→ **What the task requires**
Repeat exactly the lines of the entries below from the one with "obj.parent = empty" through the one with "obj.data.transform(world)", both ends included, and nothing else.

→ **Data for this exercise**
--
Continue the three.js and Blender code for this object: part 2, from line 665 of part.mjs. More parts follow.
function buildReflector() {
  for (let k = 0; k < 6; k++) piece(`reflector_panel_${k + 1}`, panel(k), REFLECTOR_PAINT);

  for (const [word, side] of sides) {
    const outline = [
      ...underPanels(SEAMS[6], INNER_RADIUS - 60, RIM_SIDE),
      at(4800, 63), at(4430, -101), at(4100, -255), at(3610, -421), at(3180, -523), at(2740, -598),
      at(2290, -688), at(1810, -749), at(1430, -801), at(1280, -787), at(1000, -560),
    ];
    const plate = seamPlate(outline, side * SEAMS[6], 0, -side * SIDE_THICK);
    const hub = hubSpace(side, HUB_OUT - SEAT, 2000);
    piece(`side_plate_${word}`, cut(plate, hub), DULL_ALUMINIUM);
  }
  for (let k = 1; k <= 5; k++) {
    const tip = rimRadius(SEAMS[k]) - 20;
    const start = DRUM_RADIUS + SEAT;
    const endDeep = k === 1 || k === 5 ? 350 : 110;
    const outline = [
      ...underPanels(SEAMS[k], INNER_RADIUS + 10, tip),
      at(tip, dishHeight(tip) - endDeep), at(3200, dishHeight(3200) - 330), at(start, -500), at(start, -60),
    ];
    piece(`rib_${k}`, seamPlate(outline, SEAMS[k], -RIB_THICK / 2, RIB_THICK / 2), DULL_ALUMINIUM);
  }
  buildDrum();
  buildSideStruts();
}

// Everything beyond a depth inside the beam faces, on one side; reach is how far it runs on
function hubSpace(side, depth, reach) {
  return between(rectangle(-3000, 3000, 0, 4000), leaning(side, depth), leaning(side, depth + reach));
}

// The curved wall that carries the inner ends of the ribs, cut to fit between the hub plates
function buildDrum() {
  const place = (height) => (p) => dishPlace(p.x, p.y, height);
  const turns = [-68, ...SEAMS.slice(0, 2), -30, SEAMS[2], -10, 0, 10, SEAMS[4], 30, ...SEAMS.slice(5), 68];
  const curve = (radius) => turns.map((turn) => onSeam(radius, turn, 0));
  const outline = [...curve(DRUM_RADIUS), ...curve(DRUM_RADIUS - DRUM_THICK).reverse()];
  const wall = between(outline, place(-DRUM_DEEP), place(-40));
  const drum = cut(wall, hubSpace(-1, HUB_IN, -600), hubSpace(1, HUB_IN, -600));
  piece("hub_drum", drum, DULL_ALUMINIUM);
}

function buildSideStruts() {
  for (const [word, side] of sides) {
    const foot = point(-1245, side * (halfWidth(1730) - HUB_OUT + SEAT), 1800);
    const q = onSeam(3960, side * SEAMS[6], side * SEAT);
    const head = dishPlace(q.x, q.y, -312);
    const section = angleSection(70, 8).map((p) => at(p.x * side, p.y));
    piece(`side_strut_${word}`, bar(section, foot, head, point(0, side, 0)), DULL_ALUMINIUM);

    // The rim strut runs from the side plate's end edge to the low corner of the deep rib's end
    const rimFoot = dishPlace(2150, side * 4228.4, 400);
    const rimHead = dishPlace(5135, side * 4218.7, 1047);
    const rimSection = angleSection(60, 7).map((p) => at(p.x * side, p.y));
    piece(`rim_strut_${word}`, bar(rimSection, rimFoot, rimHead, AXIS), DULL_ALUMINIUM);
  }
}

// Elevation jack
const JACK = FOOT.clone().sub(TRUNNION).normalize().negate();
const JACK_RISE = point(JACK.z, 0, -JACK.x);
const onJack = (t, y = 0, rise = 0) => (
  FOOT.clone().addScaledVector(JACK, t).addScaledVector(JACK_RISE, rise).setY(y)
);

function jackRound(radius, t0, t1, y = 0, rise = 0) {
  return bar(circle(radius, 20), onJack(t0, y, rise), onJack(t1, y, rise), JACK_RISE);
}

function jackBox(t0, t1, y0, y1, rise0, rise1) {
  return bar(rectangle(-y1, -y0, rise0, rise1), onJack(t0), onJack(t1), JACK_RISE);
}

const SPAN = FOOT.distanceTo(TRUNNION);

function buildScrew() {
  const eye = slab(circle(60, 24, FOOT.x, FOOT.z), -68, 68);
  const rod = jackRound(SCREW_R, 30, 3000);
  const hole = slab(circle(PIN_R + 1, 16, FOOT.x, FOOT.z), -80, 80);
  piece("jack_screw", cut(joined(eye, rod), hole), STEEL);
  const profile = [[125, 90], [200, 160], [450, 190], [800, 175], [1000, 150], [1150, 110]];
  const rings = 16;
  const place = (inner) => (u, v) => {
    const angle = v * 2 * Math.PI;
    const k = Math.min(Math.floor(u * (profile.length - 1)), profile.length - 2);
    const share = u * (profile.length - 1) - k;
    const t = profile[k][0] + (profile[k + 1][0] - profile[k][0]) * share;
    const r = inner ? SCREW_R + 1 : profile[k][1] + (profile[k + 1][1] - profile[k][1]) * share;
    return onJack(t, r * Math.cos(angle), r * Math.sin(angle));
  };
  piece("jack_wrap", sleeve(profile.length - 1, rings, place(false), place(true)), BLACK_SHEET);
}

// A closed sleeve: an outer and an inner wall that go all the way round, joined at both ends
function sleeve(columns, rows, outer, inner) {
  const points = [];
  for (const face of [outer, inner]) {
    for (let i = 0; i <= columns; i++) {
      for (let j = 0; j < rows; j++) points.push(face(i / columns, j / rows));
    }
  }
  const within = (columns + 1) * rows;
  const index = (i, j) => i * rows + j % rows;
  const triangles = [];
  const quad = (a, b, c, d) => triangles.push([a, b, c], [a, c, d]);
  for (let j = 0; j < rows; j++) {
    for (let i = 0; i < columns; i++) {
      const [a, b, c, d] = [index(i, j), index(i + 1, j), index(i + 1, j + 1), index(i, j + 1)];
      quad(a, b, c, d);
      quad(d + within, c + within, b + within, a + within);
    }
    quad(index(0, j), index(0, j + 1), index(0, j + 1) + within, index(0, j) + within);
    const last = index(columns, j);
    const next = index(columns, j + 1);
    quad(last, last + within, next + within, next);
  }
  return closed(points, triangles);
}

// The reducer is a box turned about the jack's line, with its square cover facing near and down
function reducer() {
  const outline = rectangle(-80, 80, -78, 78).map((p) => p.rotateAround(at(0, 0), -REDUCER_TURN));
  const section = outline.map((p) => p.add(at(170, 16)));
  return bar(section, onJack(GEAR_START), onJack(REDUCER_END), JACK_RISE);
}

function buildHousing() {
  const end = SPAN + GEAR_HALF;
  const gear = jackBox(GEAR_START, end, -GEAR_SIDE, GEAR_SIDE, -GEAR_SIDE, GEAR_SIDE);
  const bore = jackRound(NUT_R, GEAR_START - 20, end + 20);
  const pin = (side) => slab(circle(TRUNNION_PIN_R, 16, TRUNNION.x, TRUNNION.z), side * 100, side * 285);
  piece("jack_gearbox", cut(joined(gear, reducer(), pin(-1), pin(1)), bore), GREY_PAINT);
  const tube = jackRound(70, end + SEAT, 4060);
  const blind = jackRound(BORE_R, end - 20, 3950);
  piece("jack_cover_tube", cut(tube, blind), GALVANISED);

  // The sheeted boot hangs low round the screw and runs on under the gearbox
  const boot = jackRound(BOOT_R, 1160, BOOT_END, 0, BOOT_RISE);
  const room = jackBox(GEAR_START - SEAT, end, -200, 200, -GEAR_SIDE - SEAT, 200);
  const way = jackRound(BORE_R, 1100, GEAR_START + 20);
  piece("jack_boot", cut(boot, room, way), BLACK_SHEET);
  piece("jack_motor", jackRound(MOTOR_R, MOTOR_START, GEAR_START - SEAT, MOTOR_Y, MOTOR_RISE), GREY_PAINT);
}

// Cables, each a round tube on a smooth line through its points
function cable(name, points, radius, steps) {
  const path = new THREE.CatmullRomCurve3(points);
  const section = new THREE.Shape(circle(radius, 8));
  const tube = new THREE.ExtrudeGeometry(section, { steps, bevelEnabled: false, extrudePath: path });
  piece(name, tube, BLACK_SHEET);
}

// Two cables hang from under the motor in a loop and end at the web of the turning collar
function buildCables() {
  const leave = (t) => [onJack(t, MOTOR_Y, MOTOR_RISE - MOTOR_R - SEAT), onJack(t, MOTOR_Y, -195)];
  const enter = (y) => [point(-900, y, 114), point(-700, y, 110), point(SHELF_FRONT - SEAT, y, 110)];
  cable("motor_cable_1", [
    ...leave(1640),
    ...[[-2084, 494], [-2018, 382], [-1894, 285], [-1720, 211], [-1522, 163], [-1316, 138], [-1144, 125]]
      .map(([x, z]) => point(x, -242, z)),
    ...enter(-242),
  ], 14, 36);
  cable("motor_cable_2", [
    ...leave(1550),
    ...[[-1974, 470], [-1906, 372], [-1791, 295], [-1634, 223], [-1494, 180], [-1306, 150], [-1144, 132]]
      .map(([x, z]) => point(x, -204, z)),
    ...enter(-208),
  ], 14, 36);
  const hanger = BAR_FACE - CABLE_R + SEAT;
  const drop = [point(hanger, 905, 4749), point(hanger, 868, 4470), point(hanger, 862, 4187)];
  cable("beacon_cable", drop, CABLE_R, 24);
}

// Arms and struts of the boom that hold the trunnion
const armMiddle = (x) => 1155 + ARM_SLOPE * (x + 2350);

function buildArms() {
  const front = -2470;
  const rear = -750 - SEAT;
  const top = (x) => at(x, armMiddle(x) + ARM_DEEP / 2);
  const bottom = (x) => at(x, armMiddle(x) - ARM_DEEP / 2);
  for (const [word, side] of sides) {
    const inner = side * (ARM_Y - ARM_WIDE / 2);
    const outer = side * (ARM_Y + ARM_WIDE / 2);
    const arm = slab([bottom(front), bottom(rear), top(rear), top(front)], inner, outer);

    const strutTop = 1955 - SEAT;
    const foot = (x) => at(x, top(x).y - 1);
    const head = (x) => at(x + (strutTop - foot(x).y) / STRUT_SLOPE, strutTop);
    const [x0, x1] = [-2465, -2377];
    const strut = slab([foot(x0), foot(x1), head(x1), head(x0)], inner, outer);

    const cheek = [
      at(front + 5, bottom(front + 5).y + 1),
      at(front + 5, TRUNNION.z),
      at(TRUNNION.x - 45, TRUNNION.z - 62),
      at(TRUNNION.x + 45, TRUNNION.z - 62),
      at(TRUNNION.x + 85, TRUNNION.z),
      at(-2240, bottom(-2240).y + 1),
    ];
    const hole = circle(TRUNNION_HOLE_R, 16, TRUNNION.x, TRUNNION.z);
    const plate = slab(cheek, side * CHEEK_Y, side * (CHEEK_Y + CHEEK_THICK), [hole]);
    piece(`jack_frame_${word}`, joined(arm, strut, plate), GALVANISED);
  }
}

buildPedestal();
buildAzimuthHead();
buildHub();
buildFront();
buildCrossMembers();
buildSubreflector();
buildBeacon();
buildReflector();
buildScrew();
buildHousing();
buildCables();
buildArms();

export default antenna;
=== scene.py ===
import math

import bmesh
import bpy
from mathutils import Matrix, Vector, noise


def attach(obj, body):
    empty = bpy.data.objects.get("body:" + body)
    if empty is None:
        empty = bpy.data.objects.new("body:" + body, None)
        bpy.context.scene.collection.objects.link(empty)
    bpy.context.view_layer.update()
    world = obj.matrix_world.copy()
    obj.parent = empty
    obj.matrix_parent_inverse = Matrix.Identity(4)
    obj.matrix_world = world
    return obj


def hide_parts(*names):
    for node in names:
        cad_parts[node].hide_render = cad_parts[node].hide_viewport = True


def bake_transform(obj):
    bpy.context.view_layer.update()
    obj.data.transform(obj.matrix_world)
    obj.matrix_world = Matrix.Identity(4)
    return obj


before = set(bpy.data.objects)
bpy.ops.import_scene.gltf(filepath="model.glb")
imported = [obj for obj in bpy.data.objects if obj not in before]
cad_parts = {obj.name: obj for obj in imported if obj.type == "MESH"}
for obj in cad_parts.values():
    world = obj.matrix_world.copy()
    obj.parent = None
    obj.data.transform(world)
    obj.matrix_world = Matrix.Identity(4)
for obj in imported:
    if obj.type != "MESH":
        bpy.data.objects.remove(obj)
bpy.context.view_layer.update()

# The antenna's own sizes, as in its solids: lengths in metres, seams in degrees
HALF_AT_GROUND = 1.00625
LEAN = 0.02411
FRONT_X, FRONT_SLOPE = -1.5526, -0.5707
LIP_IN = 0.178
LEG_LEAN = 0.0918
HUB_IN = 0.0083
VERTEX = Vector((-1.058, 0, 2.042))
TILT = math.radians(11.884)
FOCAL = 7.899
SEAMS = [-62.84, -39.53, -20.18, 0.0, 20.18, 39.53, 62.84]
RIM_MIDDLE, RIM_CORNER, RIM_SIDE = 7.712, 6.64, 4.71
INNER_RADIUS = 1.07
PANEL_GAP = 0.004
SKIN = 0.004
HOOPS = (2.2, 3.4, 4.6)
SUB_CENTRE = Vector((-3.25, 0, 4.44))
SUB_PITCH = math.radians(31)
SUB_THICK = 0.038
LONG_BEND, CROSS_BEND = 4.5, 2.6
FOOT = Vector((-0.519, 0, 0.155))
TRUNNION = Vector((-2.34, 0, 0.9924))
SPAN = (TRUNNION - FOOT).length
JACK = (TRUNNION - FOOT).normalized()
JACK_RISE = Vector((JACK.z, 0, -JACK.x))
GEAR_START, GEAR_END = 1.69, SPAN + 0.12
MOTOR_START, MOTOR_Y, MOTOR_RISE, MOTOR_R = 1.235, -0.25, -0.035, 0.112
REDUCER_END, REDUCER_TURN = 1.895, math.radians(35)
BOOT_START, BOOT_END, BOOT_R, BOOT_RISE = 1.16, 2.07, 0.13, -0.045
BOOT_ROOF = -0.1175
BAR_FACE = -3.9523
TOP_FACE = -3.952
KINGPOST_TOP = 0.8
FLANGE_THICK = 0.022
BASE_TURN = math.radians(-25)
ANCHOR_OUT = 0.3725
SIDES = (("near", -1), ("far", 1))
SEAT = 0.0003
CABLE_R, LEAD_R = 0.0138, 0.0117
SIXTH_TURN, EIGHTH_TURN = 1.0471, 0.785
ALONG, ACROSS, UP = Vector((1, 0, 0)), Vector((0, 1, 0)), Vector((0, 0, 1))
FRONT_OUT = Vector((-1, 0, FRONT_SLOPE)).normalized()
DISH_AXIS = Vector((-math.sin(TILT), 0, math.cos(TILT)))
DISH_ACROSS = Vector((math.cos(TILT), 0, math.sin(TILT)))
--
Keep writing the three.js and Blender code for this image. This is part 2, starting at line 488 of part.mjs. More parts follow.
--
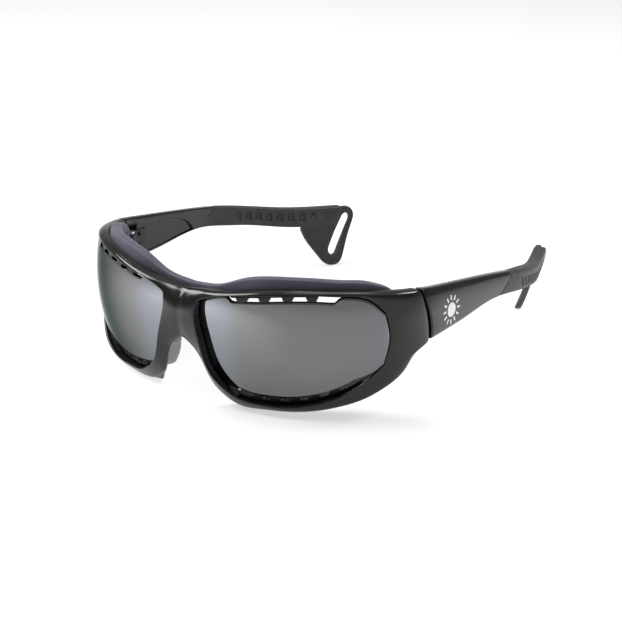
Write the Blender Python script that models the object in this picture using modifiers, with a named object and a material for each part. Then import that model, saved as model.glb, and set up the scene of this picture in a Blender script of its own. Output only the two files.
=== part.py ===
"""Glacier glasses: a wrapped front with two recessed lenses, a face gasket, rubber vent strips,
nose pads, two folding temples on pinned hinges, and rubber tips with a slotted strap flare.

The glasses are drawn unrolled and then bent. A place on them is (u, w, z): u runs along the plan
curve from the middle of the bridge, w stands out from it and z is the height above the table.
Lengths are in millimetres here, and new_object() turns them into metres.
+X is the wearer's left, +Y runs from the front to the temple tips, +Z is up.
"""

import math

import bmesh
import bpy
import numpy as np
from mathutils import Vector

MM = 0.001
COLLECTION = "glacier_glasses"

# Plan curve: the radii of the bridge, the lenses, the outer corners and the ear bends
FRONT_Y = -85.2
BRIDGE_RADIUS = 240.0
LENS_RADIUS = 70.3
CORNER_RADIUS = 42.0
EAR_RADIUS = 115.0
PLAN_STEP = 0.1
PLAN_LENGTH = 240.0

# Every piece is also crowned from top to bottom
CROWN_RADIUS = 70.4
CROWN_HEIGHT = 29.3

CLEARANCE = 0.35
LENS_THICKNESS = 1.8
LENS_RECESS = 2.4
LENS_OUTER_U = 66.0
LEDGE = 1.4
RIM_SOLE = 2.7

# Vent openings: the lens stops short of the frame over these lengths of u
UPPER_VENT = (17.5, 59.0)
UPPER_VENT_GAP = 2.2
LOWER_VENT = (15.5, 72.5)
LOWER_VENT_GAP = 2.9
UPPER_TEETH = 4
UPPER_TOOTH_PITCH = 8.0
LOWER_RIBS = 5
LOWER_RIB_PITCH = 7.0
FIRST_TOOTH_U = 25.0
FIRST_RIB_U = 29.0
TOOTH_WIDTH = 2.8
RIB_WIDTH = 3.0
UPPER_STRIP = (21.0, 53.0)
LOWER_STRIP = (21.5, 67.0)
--
→ **Written response**
    obj.parent = empty
    obj.matrix_parent_inverse = Matrix.Identity(4)
    obj.matrix_world = world
    return obj


def hide_parts(*names):
    for node in names:
        cad_parts[node].hide_render = cad_parts[node].hide_viewport = True


def bake_transform(obj):
    bpy.context.view_layer.update()
    obj.data.transform(obj.matrix_world)
    obj.matrix_world = Matrix.Identity(4)
    return obj


before = set(bpy.data.objects)
bpy.ops.import_scene.gltf(filepath="model.glb")
imported = [obj for obj in bpy.data.objects if obj not in before]
cad_parts = {obj.name: obj for obj in imported if obj.type == "MESH"}
for obj in cad_parts.values():
    world = obj.matrix_world.copy()
    obj.parent = None
    obj.data.transform(world)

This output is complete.